自分が亡くなる時、お葬式代くらいは残しておきましょうと言いますが、おひとり様の自分が亡くなった後、一体どこにどれくらいのお金が必要なのか、どういう手続きが必要なのか、どんなことに気を付けておけばいいのか、知っておきましょう。
おひとり様は早めに知っておこう
亡くなった後のお金と手続き
2021年3月19日
亡くなった後かかるお金
亡くなった時にかかる費用は、主にお葬式とお墓、そして住居や医療費などの清算です。これらの作業を行ってくれる身内がいない場合は、死後事務業者などに頼んでおく必要があり、代行費用が発生します。
お葬式
お葬式の形態として、一般葬、家族葬、一日葬、直葬があります。
一般葬:友人、会社関係者、近所の人なども招いて、お通夜、葬儀・告別式、火葬まで行うもので、150万円ほどかかります。
家族葬:一般葬よりも参列者の範囲を親しい人たちに限る形式で、100万円程です。
一日葬:お通夜を省略して、一日で葬儀・告別式、火葬を行う形式で、60万円前後です。
直葬 :葬儀・告別式も省略して、火葬のみという形式で、30万円くらいです。
お墓
お墓・埋葬の種類には、永代供養、樹木葬、散骨などがあります。
永代供養:お墓の面倒を見てくれる人がいない人向きで、50万円程度かかります。
樹木葬:墓石ではなく、自然に帰りたい人向きで、埋葬方法により30~70万円程です。
散骨:何も残さなくていいという人向きで、10万円程度です。
清算費用
それまで生活をしていた住居、光熱費、通信費、医療費、税金などの清算、そして、遺品整理代などがかかります。

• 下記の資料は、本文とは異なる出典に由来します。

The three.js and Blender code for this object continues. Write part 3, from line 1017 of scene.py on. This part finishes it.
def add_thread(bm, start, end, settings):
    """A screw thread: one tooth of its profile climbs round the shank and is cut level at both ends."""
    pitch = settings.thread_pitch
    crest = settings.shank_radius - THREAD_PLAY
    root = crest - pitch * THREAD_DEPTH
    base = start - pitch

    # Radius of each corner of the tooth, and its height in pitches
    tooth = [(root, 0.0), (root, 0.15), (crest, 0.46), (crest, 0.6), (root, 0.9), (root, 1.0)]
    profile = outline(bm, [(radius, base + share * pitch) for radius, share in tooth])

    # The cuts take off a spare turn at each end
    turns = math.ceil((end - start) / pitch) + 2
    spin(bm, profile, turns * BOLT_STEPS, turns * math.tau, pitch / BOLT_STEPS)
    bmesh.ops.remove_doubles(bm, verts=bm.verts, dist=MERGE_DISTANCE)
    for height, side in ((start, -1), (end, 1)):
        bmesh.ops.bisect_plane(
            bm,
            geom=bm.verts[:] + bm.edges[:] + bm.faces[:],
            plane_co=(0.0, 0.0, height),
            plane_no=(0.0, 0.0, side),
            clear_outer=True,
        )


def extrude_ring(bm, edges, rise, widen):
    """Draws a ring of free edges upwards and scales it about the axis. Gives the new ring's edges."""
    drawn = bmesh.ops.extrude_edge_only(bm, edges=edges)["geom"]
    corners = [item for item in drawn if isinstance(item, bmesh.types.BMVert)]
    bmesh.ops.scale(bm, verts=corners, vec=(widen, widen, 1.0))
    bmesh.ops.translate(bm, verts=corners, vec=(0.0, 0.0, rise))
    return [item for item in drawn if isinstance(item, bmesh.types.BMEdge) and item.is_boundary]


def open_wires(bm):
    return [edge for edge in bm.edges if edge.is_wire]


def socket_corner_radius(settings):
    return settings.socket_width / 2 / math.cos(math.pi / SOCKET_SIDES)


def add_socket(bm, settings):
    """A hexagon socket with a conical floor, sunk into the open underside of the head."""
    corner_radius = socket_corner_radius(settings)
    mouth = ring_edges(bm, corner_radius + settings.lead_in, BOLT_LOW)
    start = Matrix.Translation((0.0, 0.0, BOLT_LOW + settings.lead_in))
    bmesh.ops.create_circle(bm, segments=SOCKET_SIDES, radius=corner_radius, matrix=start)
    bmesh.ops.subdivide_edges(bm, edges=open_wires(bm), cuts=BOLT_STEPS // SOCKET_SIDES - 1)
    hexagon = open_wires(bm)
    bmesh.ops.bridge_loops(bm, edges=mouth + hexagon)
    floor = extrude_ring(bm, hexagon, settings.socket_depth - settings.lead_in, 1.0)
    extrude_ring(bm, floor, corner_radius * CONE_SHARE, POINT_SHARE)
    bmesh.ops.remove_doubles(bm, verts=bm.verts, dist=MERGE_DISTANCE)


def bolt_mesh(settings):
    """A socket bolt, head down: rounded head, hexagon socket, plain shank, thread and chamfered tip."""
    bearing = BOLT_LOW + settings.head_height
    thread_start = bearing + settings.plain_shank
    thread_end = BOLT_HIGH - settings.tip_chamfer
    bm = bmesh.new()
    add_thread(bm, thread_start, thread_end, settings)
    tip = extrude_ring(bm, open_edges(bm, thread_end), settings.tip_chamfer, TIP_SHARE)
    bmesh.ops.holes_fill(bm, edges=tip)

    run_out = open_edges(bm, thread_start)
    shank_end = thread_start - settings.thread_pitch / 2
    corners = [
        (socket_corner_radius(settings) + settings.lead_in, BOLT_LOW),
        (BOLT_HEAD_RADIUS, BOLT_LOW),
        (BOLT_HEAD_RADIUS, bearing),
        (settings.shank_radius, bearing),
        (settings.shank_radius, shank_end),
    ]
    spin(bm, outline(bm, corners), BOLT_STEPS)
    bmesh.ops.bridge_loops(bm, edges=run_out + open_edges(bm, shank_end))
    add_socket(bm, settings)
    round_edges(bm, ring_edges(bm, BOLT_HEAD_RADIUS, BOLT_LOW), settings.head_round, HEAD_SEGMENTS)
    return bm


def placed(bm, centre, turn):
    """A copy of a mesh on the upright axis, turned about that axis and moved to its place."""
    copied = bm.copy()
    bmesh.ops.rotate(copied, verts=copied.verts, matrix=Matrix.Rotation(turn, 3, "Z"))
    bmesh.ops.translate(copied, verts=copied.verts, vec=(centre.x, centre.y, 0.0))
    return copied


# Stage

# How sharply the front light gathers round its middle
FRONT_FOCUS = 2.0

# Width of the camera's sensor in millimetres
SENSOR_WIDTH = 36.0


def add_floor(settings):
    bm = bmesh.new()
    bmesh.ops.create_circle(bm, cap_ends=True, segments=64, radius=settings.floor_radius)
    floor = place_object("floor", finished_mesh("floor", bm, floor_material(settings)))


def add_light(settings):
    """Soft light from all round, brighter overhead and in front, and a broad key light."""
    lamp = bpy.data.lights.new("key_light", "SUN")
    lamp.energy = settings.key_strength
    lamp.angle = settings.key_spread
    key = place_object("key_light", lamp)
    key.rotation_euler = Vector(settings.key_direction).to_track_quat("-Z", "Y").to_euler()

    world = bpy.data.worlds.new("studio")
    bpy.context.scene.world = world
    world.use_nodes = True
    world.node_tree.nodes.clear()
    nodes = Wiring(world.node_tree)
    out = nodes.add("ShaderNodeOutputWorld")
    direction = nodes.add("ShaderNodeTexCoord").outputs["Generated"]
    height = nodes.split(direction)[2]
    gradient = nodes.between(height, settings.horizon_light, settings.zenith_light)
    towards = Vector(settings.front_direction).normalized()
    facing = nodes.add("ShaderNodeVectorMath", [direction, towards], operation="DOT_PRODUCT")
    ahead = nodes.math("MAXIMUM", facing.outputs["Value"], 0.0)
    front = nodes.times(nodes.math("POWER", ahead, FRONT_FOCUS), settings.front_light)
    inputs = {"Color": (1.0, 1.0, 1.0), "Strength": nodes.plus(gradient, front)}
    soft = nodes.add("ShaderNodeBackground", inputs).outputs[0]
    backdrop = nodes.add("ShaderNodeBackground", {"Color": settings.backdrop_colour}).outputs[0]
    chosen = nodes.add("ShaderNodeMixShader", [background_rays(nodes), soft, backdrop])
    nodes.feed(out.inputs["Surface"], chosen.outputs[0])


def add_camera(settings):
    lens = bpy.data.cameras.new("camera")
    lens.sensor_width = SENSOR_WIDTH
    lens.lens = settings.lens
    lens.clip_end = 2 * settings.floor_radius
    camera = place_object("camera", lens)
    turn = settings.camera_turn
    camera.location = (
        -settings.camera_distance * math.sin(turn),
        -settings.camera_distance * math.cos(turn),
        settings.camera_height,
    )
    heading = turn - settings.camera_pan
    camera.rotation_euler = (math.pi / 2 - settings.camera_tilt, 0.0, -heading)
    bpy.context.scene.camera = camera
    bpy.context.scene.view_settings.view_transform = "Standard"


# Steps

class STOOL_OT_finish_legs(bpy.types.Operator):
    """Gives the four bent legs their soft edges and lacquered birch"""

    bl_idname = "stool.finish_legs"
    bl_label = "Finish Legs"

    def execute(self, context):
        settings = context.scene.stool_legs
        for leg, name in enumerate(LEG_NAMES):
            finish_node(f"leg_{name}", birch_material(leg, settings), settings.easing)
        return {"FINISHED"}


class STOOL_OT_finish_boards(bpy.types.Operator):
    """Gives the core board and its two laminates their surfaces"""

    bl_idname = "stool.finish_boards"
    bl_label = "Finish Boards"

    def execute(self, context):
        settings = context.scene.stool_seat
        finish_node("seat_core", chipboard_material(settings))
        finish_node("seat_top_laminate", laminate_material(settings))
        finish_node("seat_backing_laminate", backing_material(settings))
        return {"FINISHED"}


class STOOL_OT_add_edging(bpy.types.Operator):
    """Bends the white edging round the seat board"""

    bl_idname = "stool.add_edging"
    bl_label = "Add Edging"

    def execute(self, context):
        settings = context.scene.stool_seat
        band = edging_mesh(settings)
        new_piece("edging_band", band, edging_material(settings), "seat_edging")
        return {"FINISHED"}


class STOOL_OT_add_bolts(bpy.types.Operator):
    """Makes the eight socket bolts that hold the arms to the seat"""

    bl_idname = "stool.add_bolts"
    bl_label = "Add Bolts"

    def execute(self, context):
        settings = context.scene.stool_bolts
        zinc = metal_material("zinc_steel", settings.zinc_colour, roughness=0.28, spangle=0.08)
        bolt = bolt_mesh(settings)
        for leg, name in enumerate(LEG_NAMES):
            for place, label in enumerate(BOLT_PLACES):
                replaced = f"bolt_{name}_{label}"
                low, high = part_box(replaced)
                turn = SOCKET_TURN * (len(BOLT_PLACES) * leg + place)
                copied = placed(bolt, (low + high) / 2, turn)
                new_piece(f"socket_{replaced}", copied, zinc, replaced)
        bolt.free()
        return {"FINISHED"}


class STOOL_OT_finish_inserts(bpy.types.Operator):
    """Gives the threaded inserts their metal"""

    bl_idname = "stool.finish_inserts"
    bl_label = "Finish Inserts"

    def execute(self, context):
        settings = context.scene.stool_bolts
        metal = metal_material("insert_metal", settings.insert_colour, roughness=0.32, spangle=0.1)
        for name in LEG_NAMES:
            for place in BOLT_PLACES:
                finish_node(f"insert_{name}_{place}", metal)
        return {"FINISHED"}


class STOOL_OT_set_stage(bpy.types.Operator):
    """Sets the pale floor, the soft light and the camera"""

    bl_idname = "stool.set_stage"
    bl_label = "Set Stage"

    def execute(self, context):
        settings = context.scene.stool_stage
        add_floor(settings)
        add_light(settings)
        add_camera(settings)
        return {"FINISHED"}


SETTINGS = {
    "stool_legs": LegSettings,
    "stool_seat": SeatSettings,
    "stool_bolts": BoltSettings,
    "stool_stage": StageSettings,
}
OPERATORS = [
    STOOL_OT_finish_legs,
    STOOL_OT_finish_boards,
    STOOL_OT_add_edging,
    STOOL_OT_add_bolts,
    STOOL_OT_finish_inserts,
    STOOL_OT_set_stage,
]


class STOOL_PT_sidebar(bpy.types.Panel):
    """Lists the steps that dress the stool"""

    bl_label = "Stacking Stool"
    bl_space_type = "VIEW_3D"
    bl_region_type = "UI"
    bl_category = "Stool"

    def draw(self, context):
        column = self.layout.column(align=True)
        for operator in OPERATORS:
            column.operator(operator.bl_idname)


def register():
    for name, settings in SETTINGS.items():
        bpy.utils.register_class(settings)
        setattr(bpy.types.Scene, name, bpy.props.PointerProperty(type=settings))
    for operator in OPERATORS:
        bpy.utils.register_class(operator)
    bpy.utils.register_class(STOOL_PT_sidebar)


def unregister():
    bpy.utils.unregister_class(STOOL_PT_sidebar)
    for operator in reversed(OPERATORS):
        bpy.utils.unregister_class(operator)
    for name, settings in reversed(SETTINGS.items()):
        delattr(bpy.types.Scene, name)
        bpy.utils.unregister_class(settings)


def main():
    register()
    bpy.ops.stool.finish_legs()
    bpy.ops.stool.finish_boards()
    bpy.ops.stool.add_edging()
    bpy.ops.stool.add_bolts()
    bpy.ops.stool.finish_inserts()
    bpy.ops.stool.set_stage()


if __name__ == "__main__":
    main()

遺品整理代は部屋の広さで料金設定されていることが多く、1Rで5万円前後、1LDKで10万円前後くらいかかります。
代行費用
上記に述べたもの他にも以下のような手続きが必要です。
名義変更・解約手続き:健康保険、年金などの資格抹消、勤務先への届け出、SNSなどのアカウント削除、などです。
作業内容ごとに1件いくらという金額設定がされており、ひと通り頼むと50万円程度ですが、このほかに公正証書による契約書の作成や代行業者の報酬費用も発生しますので、100万円程必要になります。
事前にやっておきたいこと
このように、自分が亡くなった後も、結構お金がかかるということがわかります。これを踏まえて、今のうちに以下のことをやっておけば、遺された周りの人たちも困らないで済みますし、費用も抑えることができます。
資産・手続きの必要なものの確認
まずは、自分がどれくらいの資産を持っているのか確認しましょう。死後手続きの予算を考えることもそうですが、自分の資産や負債がどこにどれくらいあるのか、遺された人たちに伝える目的もあります。最近は実店舗型の銀行でも預金通帳がオンライン化されていますし、ネット証券などはどこの金融機関にどれくらいお金があるのか誰もわかりません。まずは、自分がきちんと把握しておくことが大事です。併せて、使っていない口座やクレジットカードなどは断捨離しておくのもお勧めです。
そして、これらの金融機関も含め、年金、健康保険、民間の保険、ネット上の会員になっているもの、定期的に引き落としがかかっているもの、その他死後の手続きが必要なものをすべて会員番号・ID・パスワードとともにリスト化しておきましょう。
誰に頼むか考えておく
リストをもとに、死後の手続きを誰に行ってもらうか考えましょう。
おひとり様であっても、遠くに兄弟や親族がいる方と、全く身寄りのない方がいると思います。また、内容によっては、親族でなくても友人に頼めるという場合もあるでしょう。
周りに頼めそうな人がいないという場合は、死後事務業者をいくつか調べておきましょう。
エンディングノートを書いておく
そして、いちばん大事なことは、これらの内容をきちんと見える形に書いておくということです。突然、不慮の事故に遭った場合でも、発見してもらいやすい場所にエンディングノートを置いておけば、誰かが発見して、それに則って処理をしてもらえます。
誰に資産を遺すか考えておく
ただし、相続財産については、エンディングノートでは不完全です。エンディングノートは法的効力を持たないため、書き方の形式が決まっている自筆証書遺言または公正証書遺言を作成しておく必要があります。
自分が持っている財産は、死後、法定相続人に相続されます。法定相続人がいない場合は、遺言書で指定がなければ、国庫に入ります。
それで構わないという場合はいいのですが、法定相続人以外に残したいとか、どこか特定の団体に寄付したいというような場合は遺言書が必要です。
今おひとり様でない人も、女性の方が平均寿命が長いので、パートナーとの死別によっておひとり様になることもあります。自分のお金の使い方の一つとしてぜひ考えてみてください。